Question

Two bars of masses ${m_1}$ and ${m_2}$ connected by a non-deformed light spring rests on a horizontal plane. The coefficient of friction between the bar and the surface is equal to $k$. The minimum constant force that has to be applied in the horizontal direction to the bar of mass ${m_1}$ to shift the other bar is ${F_{\min }} = kg\left( {{m_1} + \dfrac{{{m_2}}}{x}} \right)$. Find $x$ .

Answer 1

Hint: The motion is possible due to the friction. When the object moves on a rough surface friction acts in the direction opposite to the motion. Static friction is a type of friction. When an object is at rest, we apply force on it but it does not move at that time static friction works on the object.

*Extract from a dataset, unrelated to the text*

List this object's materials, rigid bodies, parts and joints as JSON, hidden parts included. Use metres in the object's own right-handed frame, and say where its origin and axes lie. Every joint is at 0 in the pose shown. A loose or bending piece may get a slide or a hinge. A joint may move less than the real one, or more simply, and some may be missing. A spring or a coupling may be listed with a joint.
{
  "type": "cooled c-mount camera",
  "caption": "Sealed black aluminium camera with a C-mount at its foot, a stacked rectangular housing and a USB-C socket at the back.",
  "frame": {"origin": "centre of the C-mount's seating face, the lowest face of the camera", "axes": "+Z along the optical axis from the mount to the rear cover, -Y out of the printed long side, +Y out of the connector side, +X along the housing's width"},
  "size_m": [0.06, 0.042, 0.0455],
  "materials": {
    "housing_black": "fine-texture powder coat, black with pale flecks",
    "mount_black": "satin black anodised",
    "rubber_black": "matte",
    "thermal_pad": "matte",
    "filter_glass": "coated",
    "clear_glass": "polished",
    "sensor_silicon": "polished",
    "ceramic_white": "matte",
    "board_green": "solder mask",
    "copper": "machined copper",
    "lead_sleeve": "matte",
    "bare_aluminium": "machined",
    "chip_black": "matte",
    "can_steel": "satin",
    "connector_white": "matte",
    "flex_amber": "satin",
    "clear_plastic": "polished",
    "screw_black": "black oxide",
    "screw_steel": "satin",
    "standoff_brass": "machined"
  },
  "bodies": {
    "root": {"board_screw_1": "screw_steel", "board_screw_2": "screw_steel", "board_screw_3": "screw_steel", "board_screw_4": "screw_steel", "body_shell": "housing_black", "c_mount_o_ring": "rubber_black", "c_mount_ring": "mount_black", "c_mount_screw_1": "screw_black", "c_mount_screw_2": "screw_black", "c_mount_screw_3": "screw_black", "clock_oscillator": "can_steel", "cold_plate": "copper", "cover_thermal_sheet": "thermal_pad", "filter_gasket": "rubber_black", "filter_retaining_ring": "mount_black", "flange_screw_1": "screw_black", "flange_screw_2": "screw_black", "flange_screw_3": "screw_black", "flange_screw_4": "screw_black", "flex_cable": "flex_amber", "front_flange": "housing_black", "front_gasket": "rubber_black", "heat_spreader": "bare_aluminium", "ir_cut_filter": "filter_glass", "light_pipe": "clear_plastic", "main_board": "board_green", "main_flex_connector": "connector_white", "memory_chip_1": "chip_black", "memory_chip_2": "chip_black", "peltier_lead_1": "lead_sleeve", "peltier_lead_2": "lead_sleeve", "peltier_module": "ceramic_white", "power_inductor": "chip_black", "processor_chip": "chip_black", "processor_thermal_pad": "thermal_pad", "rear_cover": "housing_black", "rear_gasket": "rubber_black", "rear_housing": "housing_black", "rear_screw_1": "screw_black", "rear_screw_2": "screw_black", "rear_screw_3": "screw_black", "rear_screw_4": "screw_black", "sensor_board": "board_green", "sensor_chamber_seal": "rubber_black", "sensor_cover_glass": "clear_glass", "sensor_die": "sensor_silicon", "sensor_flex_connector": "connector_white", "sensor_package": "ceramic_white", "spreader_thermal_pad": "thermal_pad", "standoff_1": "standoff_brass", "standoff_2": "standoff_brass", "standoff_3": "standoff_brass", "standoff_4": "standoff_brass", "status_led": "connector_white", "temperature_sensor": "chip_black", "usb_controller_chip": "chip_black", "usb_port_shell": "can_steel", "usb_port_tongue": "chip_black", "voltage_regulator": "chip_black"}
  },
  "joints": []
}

Complete step by step solution:
Let $x$ be the length to which spring is compressed when the bar ${m_2}$ is about to shift. At this moment when the motion is about to happen to limit friction works on the system. Hence, we can write the following.
$k{m_2}g = {k_s}x$ …………….(1)
Here, $k$ is the coefficient of friction given in the question and, ${k_s}$ in the spring constant.
In this situation when the bar is about to move, we say that the applied force is equal to the work done on compressing the spring and shifting bar ${m_1}$.
${F_{applied}}x = k{m_1}gx + \dfrac{1}{2}{k_s}{x^2}$ …………..(2)
Let us combine equations (1) and (2), we get the following.
${F_{applied}} = k{m_1}gx + \dfrac{1}{2}{k_s}{x^2}$
${F_{applied}} = k{m_1}g + \dfrac{1}{2}k{m_2}g$
Let us further simplify the above expression.
${F_{applied}} = kg({m_1} + \dfrac{1}{2}{m_2})$ …………………..(3)
Now the minimum force given in the question is below.
${F_{\min }} = kg\left( {{m_1} + \dfrac{{{m_2}}}{x}} \right)$
Let us compare this equation with equation (3) and we can write the values of $x$.
$x = 2$
Hence, the value $x$ is $2$ .

Note:
Static friction is also called self-adjusting force.
Any given surface has a coefficient of friction which fixes the amount of maximum friction that the surface can apply to the given object.
When we apply a force on an object which is at rest we have observed that we continuously increase the applied force and that is counterbalanced by this self-adjusting force.